On Behalf of | Jun 27, 2024 | estate planning |

In the United States, probate can consume up to 10% of the estate’s value. This staggering cost is a significant burden for many families, which is why legal and financial experts strongly advise against probate when planning your estate. But what is probate, exactly?

Probate refers to the court process of validating your will, settling debts and distributing your assets after you pass away. This legal process can be lengthy, costly and very public, causing families further emotional distress during an already difficult time. Fortunately, there are tools and strategies you can use to spare your loved ones from this added stress. One of them is setting up a revocable trust.

How revocable trusts work

When you establish a revocable trust, you create a legal arrangement that allows you to transfer ownership of your assets to the trust while you are still alive. This means you can maintain control over your assets and make changes to the trust as needed.

In essence, a revocable trust acts as a container that holds your assets, allowing you to manage them during your lifetime and automatically transferring them to your beneficiaries when you’re no longer here. This streamlined process saves your family from the complexities and expenses of probate, giving them a sense of security and peace of mind.

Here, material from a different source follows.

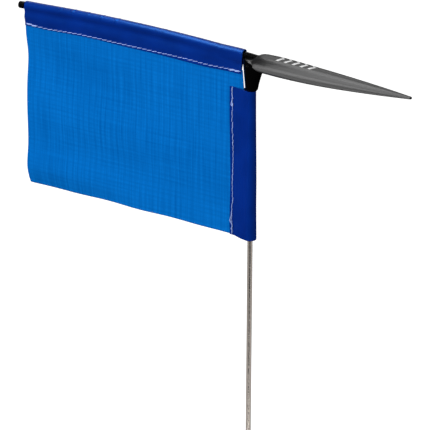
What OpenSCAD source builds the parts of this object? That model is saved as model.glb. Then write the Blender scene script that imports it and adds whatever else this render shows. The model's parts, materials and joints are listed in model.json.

Making a revocable trust in Maryland

Setting up a revocable trust in Maryland is relatively straightforward. Still, it is crucial to understand the specific requirements and regulations that apply to ensure your trust is legally binding and effective.

First, you will need to decide what type of trust you want, either an individual or shared trust. Then, you can create a trust agreement that outlines the terms of the trust, including the property you wish to include, the beneficiaries and the trustee who will manage the trust if you become incapacitated or pass away. Once you have completed the trust agreement, sign it before a notary public to make it legally binding.

When you create a revocable trust as part of your estate plan, you are taking a proactive step to shield your family from the unnecessary stress and financial burdens of probate. Taking control of your estate planning today can ensure a bright and secure future for your loved ones, even when you are no longer here to care for them.